▶ **Set problem**
Copy out each line containing "materials" from the entries below.

▶ **Records that describe objects**
▼
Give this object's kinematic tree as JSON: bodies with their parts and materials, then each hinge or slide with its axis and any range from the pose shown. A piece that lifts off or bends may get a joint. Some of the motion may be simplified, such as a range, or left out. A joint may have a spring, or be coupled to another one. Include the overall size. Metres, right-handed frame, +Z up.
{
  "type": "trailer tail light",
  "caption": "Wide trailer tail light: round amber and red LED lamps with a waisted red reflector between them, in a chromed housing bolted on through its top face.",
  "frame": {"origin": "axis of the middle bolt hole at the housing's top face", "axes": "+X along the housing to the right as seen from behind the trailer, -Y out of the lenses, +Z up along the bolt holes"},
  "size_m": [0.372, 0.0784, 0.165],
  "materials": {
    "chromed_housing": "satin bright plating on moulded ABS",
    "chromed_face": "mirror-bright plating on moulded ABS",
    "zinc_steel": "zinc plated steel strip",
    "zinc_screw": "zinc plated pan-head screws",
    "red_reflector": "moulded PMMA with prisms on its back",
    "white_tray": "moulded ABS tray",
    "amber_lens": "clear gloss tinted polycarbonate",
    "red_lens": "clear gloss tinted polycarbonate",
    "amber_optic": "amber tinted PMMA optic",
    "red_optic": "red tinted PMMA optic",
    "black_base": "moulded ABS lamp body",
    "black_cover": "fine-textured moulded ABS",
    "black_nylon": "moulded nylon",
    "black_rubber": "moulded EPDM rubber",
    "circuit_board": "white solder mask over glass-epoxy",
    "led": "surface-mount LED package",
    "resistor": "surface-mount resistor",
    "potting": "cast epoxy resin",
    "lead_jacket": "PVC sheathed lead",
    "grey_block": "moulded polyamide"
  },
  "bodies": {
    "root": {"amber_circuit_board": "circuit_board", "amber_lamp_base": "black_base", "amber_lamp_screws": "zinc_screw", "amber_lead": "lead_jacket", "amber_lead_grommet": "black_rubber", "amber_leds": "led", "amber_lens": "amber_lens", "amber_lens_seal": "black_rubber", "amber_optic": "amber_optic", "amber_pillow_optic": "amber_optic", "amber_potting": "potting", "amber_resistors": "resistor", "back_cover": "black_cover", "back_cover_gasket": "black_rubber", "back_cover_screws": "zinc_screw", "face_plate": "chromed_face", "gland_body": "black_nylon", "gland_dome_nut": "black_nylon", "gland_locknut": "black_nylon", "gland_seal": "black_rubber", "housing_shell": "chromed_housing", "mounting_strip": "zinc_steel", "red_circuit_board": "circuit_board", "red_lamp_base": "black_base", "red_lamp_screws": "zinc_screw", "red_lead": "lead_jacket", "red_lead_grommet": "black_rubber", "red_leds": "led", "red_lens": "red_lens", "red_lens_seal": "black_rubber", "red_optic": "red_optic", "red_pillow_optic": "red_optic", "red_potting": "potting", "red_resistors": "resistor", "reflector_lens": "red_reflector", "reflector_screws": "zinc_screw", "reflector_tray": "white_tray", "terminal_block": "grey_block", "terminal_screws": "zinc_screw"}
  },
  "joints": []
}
▲
▼
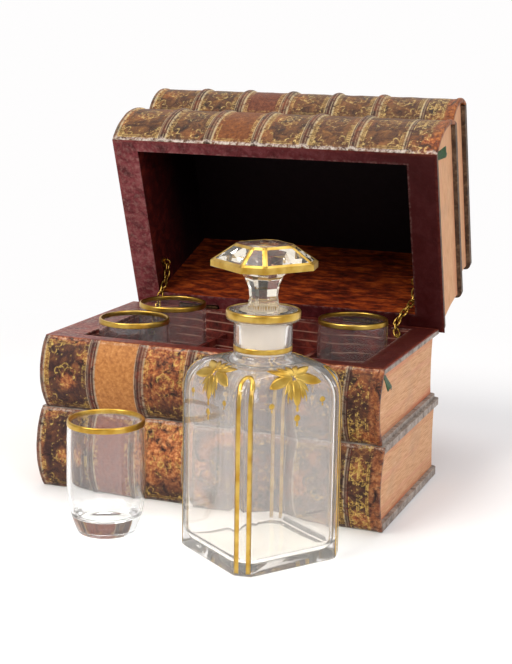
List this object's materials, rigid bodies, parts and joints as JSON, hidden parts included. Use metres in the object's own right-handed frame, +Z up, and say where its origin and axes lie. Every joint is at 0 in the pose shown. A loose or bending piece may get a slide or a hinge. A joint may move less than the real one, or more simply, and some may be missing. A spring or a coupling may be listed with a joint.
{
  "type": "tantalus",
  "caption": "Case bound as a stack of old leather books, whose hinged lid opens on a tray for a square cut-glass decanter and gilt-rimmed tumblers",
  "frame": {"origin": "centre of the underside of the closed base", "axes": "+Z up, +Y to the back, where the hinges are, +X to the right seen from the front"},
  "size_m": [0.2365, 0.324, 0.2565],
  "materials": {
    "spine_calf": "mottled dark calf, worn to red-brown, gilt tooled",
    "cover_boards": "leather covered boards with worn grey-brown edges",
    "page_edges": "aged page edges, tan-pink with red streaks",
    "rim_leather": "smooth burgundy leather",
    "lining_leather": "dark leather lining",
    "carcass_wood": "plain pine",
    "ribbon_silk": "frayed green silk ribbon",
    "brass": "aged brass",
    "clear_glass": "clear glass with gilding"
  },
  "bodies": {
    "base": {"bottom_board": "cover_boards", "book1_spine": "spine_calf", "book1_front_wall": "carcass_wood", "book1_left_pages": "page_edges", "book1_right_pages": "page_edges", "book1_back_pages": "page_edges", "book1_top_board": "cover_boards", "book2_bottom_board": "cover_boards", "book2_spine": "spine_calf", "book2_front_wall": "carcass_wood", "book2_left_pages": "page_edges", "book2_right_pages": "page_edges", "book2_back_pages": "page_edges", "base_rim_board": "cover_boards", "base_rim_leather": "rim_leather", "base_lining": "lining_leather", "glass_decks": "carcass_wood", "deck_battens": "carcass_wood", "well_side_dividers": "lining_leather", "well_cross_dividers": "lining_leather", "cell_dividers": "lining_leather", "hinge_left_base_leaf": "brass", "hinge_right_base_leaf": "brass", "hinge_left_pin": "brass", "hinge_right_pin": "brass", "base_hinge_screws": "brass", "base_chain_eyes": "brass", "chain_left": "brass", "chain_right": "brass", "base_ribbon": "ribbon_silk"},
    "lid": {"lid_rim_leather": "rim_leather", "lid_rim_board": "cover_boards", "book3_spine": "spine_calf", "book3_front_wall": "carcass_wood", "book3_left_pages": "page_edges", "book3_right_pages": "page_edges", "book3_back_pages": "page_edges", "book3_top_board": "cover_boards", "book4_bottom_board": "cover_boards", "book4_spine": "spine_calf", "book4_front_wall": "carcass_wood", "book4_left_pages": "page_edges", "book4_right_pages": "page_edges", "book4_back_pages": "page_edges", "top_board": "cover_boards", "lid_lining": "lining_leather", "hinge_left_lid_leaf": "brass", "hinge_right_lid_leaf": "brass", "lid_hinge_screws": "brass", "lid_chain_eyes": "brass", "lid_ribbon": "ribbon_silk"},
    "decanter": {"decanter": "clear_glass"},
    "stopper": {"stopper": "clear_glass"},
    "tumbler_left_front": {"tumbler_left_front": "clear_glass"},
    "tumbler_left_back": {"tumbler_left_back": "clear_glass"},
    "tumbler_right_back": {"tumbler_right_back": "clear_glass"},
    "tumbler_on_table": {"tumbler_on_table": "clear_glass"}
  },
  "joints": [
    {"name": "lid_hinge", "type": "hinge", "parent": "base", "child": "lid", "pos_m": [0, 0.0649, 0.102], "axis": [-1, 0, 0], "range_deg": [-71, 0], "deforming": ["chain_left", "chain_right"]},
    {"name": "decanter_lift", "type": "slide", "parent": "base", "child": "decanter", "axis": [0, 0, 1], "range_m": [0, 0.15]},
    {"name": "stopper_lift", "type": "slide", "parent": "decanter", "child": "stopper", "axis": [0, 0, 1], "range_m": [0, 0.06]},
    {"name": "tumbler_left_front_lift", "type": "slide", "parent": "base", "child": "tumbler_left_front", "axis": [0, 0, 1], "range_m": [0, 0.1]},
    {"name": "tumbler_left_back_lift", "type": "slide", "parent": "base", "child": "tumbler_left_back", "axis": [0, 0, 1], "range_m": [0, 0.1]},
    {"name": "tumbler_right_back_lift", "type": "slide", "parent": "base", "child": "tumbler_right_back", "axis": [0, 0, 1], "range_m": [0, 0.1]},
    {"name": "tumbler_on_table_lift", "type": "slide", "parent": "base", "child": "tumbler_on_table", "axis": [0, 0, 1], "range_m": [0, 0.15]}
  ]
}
▲
▶ **Reply**
Give this object's kinematic tree as JSON: bodies with their parts and materials, then each hinge or slide with its axis and any range from the pose shown. A piece that lifts off or bends may get a joint. Some of the motion may be simplified, such as a range, or left out. A joint may have a spring, or be coupled to another one. Include the overall size. Metres, right-handed frame, +Z up.
  "materials": {
List this object's materials, rigid bodies, parts and joints as JSON, hidden parts included. Use metres in the object's own right-handed frame, +Z up, and say where its origin and axes lie. Every joint is at 0 in the pose shown. A loose or bending piece may get a slide or a hinge. A joint may move less than the real one, or more simply, and some may be missing. A spring or a coupling may be listed with a joint.
  "materials": {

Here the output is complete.